Talk to your neighbors
Even with all those precautions there can be some noises that your neighbors won’t like.
The most important thing you can do to keep your neighbors happy is to just talk to them. Especially the neighbors below you but don’t forget the ones next to and above you.
- Tell them you will be weightlifting in your apartment.
- Ensure them that everything will be safe and you’ve done everything to limit noise
- Talk about which hours of the day would be best for you and them to lift weights.
If you don’t talk to your neighbors, you might risk some angry people grabbing the torches and pitchforks to get you out of your apartment. If you’ve been training enough to make them angry, you might be strong enough to fight them off, but it wouldn’t improve the relationship with them.
Looking to build a great home gym in a small space? My eBook is tells you everything you need to know. This eBook makes building a home gym and getting fit ridiculously simple. A straight-forward and dummy proof guide for planning, selecting equipment and building the perfect compact home gym. Create a home gym that’s better than a commercial gym.

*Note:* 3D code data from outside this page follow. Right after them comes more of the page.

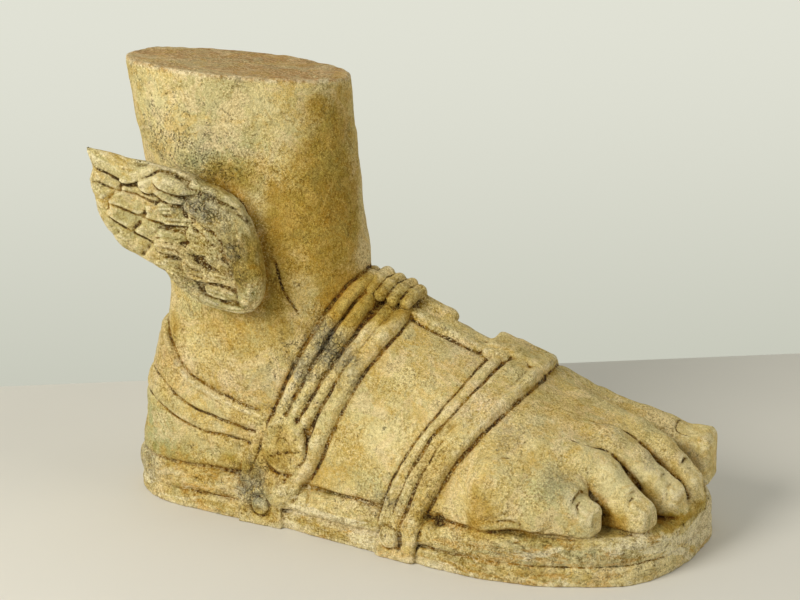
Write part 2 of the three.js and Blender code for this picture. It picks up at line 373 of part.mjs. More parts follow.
// a feather lying on the others, highest near its rounded tip
function tuft(x, z, [ax, az, bx, bz, w, h], i) {
  const L = Math.hypot(bx - ax, bz - az), ex = (bx - ax) / L, ez = (bz - az) / L, px = x - (ax + bx) / 2, pz = z - (az + bz) / 2;
  const s = (px * ex + pz * ez) / (L / 2 + 2), t = (pz * ex - px * ez + 1.6 * Math.sin(2.2 * s + i)) / (w * (1 + 0.18 * s)), e = Math.abs(s) ** 2.6 + t * t;
  return e < 1 ? h * Math.min(1, 1.35 * Math.sqrt(1 - e)) * (0.72 + 0.36 * s) + 0.6 : -9;
}
function feathers(x, z) {
  const zb = rows.map((r) => r(x));
  let R = 0;
  for (let k = 0; k < 5; k++) {
    const top = k ? zb[k - 1] : zb[0] + 17, bottom = k < 4 ? zb[k] : zb[3] - 24;
    if (z > top || z <= bottom) continue;
    const f = clamp((top - z) / Math.max(top - bottom, 1), 0, 1);
    R = k ? 0.6 + 1.5 * f : 2.2 + 2 * Math.sin(Math.PI * clamp(1.15 * f, 0, 1)) ** 0.8;
  }
  zb.forEach((q, k) => { R -= (k ? 1.5 : 2.6) * bell((z - q) * 0.9, 1.6) * step(112, 100, x); });
  for (const [x1, z1, x2, z2] of WING_NOTCHES) {
    const dx = x2 - x1, dz = z2 - z1, L = Math.hypot(dx, dz), t = clamp(((x - x1) * dx + (z - z1) * dz) / (L * L), 0, 1), mx = x - (x1 + x2) / 2, mz = z - (z1 + z2) / 2;
    const along = mx * 0.92 - mz * 0.38, across = mx * 0.38 + mz * 0.92;
    R += 1.3 * Math.exp(-Math.max(along, 0) / 16) * step(0, 3, along) * step(L * 0.75 + 4, L * 0.75 - 2, Math.abs(across)) - 3.6 * bell(Math.hypot(x - x1 - t * dx, z - z1 - t * dz), 2.2);
  }
  const zone = z < zb[1] + 2 ? step(-5, 5, x - (93 + 6 * Math.sin(z * 0.2))) : 0;
  R = R * (1 - zone) - 2 * zone;
  WING_TUFTS.forEach((w, i) => { R = Math.max(R, tuft(x, z, [...w.slice(0, 4), w[4] * 1.08, w[5] * 1.3], i)); });
  WING_LEAVES.forEach((w, i) => { const q = tuft(x, z, w, i + 3); if (q > -5) R = Math.max(R - 2, q + 1.2); });
  return R;
}
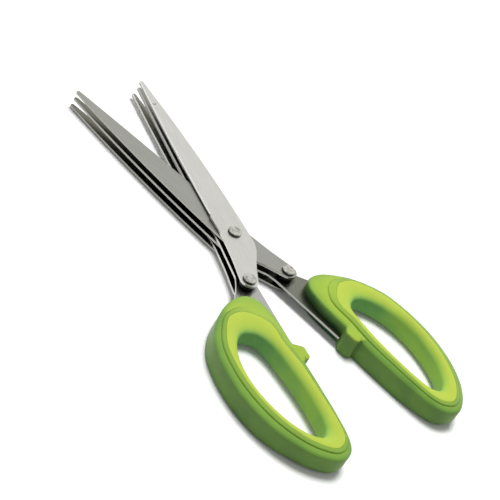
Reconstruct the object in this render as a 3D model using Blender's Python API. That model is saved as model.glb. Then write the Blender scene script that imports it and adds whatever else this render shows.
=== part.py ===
# Herb scissors: two arms of three thin blades each, riveted crosswise, with a two-tone ring
# handle moulded round the middle blade of each arm.
#
# The frame: +Z up, the pivot axis is the Z axis and z = 0 is the table. The blades point
# to +Y, the handles to -Y. Each arm is drawn shut, in its own plane, where the Y axis is the
# line along which the two arms meet. The left arm has its handle on the -X side and the
# right arm is its mirror image, one blade lower in the stack. An empty on the pivot axis
# carries each arm and turns it open by half of the opening.

import math

import bmesh
import bpy

MM = 0.001

# Opening of the arms
opening = math.radians(22.5)

# Blades: thickness and places in the stack
blade_thickness = 1.0 * MM
sliding_gap = 0.2 * MM
seat_gap = 0.25 * MM
pair_gap = 1.2 * MM
blades_per_arm = 3
lower_head_height = 0.4 * MM

# Blades: outline
blade_reach = 90.0 * MM
tip_radius = 1.0 * MM
tip_offset = 0.6 * MM
edge_root = 6.5 * MM
spine_root = 6.4 * MM
edge_curve = 1.5
spine_curve = 1.8
grind_start = 9.5 * MM
grind_step = 0.5 * MM
grind_step_rise = 0.5 * MM
bevel_width = 0.45 * MM
neck_start = 2.0 * MM
neck_half_width = 6.6 * MM
shoulder_start = 6.0 * MM
shoulder_end = 9.9 * MM
shoulder_half_width = 5.2 * MM
tail_radius = 3.7 * MM
edge_segments = 9
tip_segments = 4
tail_segments = 8

# Rivets and spacers
pivot_shank_radius = 2.0 * MM
pivot_head_radius = 2.75 * MM
tail_shank_radius = 1.5 * MM
tail_head_radius = 2.7 * MM
head_height = 0.8 * MM
head_round = 0.3 * MM
spacer_wall = 1.3 * MM
tail_rivet_offset = 6.3 * MM
tail_rivet_reach = 24.7 * MM
round_segments = 24

# Tang: the middle blade goes on into the handle
tang_reach = 57.6 * MM
tang_breadth = 16.0 * MM
lock_hole_radius = 2.2 * MM
lock_hole_across_share = 0.7
lock_hole_back_share = 0.67

# Ring handle
handle_height = 11.0 * MM
handle_front = 31.9 * MM
handle_length = 77.0 * MM
handle_inset = 2.85 * MM
handle_width = 35.4 * MM
edge_round_width = 1.5 * MM
edge_round_height = 1.6 * MM
foot_round = 0.8 * MM
crest_rise = 0.9 * MM
crest_run = 1.45 * MM
front_crest_run = 2.1 * MM
hole_round_height = 3.2 * MM
hole_round_share = 0.85
groove_inset = 1.75 * MM
groove_width = 0.3 * MM
front_land = 4.7 * MM
core_cover = 2.3 * MM
grip_skin = 1.5 * MM
seam_gap = 0.1 * MM
ring_steps = 3

# Stop nub on the inner side of each handle
nub_front = 59.4 * MM
nub_length = 4.2 * MM
nub_ramp = 3.6 * MM
nub_heel = 1.2 * MM
nub_root = 4.4 * MM
nub_round = 0.7 * MM
nub_lift = 0.4 * MM
nub_round_steps = 3
stop_gap = 0.3 * MM

# One overrun for every cut
overrun = 1.0 * MM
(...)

Can I safely put a treadmill on the second floor? Yes, if your floor is up to code a normal treadmill is no problem. Home gym treadmills weigh up to 300 pounds and have 300lbs load limit on top of that. A heavy treadmill will have a big footprint to distribute that weight over enough floor surface to be safe.
Can I safely stack my weights on the second floor? In any house or apartment that’s up to code, it’s safe to stack up to 300lbs in one spot. More than that is not advisable. If you have more weights, spread it out over a larger area without exceeding the limit of 30lbs per sq. ft. for the whole room.